Qui in Italia il tema dell'eutanasia è particolarmente sentito, soprattutto per motivi religiosi, ma anche in altre culture, come ad esempio in Giappone, il suicidio ha un'altra valenza. Quando ha iniziato a lavorare al film si è mai posto il problema delle reazioni che avrebbe potuto avere il pubblico in giro per il mondo?

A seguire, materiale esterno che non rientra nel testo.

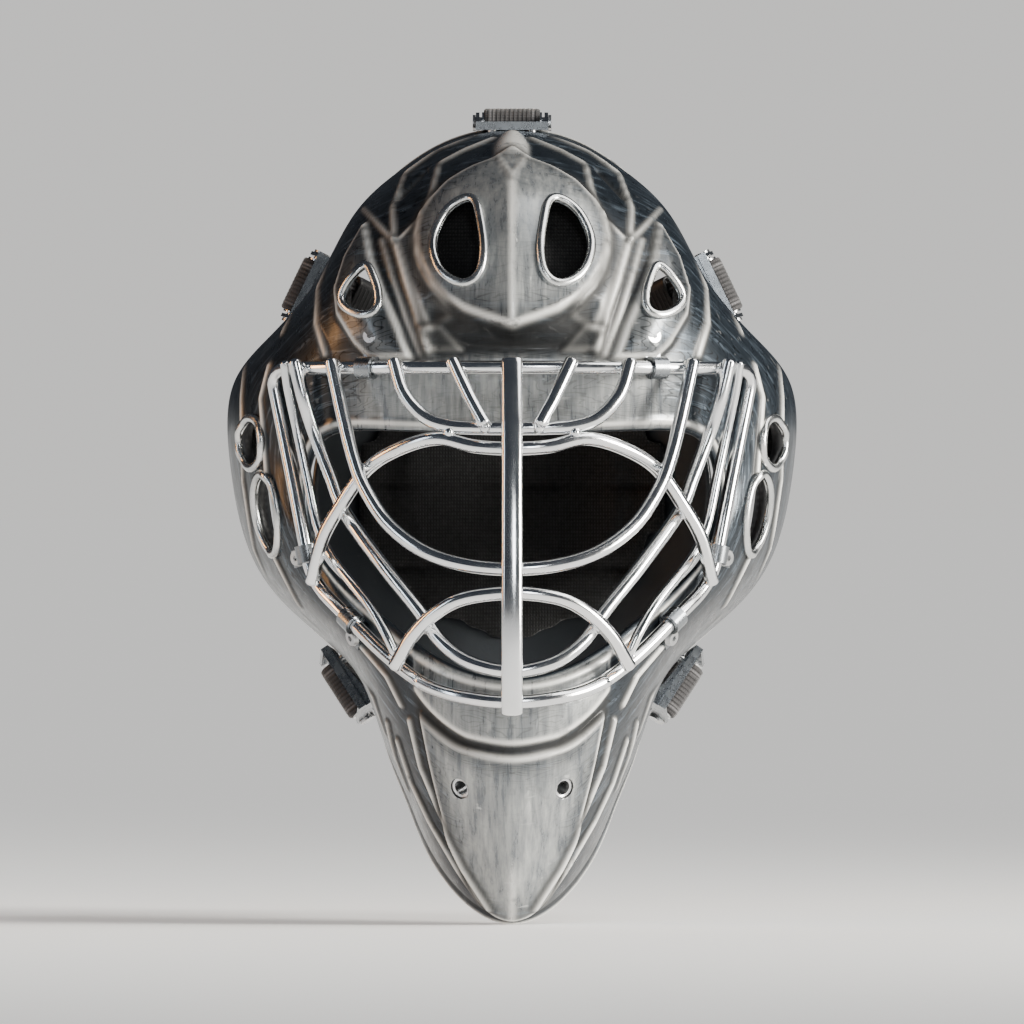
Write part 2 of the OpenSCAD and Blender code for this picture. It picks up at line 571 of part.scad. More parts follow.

Sapevo che avrei affrontato un problema terribile, ma se mi fossi posto troppe domande alla fine avrei rinunciato. Sono consapevole che le reazioni avrebbero potuto essere contrastanti ma quando si prova a piacere a tutti si finisce per non piacere a nessuno. Ho solo pensato che facendo un film che tratta l'argomento con derisione sarei riuscito a sdrammatizzare molto, forse in Giappone più che al suicidio reagiranno malissimo alla scena in cui viene proposto il rituale del seppuku (una pratica di suicidio che prevede il taglio del proprio ventre con uno spadone ndr).

Visto che è il suo primo film d'animazione poteva scegliere qualsiasi stile e qualsiasi tecnica, perché ha scelto tra tutti il disegno classico?
Sono molto legato al disegno e volevo che il film avesse un lato molto grafico, la computer grafica o la stop motion non mi avrebbero consentito la velocità d'azione dei personaggi che sarebbero sembrati troppo piatti. Quando ero giovane ho disegnato dei fumetti e diretto dei corti di animazione per questo ho scelto il disegno animato, volevo realizzare un film vivace e ritmato soprattutto nei gesti dei personaggi, con i pupazzi avrei rallentato troppo il ritmo.
Visto il risultato pregevole pensa di continuare con l'animazione o tornerà al cinema classico?
E' stata un'esperienza veramente entusiasmante quella vissuta con La bottega dei suicidi ed è per questo che con lo stesso gruppo di disegnatori e animatori ho dato il via ad un nuovo progetto d'animazione che si avvarrà stavolta di una sceneggiatura originale, attualmente in fase di completamento di stesura. Si intitolerà Musica ed è un film in cui abbiamo cercato di immaginare come sarebbe la nostra vita se un giorno ci svegliassimo e la musica non esistesse più.

In definitiva la musica, l'amore e le crêpes possono rappresentare una soluzione alla tristezza della vita?
Direi di sì, sono tre ingredienti anti-depressivi niente male (ride), direi che come morale del film è perfetta.